The problem with the memo is his own delusion about the Iraq effort and what can get done.
I should point out that I support America's mission in Iraq, while fully recognizing our many errors over time. I support the President's policy that ignores the historic stereotypes of the Middle East and offers the region a culture of liberty protected by responsible government and the rule of law.
And later he says
The purpose of the surge, now a year old, was to pacify Iraq to allow the GOI to stand up.
What really irritated me was when he wrote The second mantra, that political success in Iraq depends entirely on Iraqis, amount to little more than excuse-making by people who cannot imagine alternative paths and who are limited by their own limited experience in government and economic development
What is seems is that Miranda has basically ignored the Historical reality of Iraq and assumed that we could easily create a functioning strong central government in Iraq. This policy is flawed, and even Joe Biden, the head of the Senate foreign relations committee, guarantees that such a government will not exist no matter what.
So, then, because he assumes something unrealistic, when it doesn't happen, he has to blame the State Department instead of examining his out of touch ideology. And because the FS has experience dealing with a variety of cultures and environments, they know that we can't just impose our values on others.

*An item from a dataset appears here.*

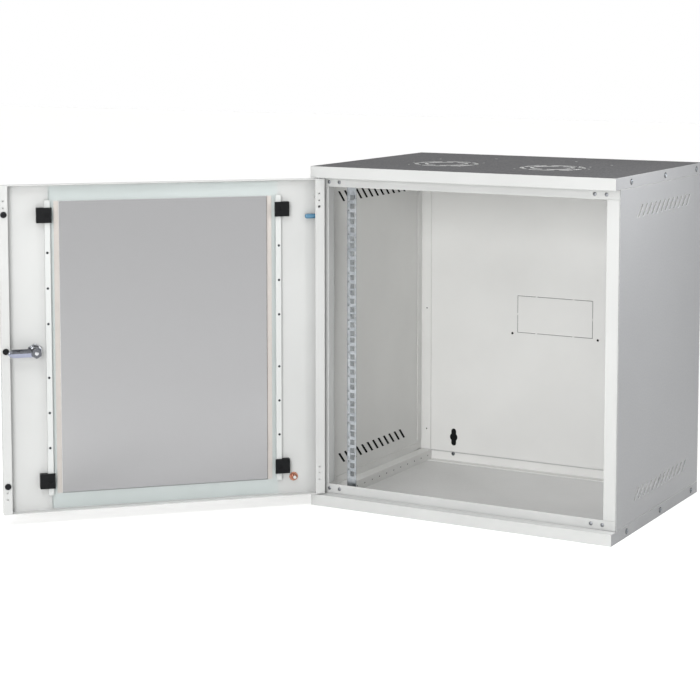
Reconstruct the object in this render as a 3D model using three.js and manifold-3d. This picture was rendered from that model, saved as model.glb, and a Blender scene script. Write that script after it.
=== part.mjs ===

Instead of acknowledging this, Miranda says the FS is not willing to think out of the box.
And if he thinks private contractors are so great, then what about the Black water incident?
I wish that the Miranda memo was isolated, but I fear that too many in this administration are still subscribing to the same ideology.
Thanks for covering this.
I've quoted you and linked to you here: http://consul-at-arms.blogspot.com/2008/02/re-miranda-memo.html
I've offered a rebuttal to your criticisms of the Miranda assessment. You can find it at http://radarsite.blogspot.com/
I've linked to your post and included your written opinions.
Thanks!
What was his job at the Embassy? Has he ever written about what he did to promote US aims in Iraq? Notice his slippery way of explaining why he didn't re-up after blasting people who only stay a year.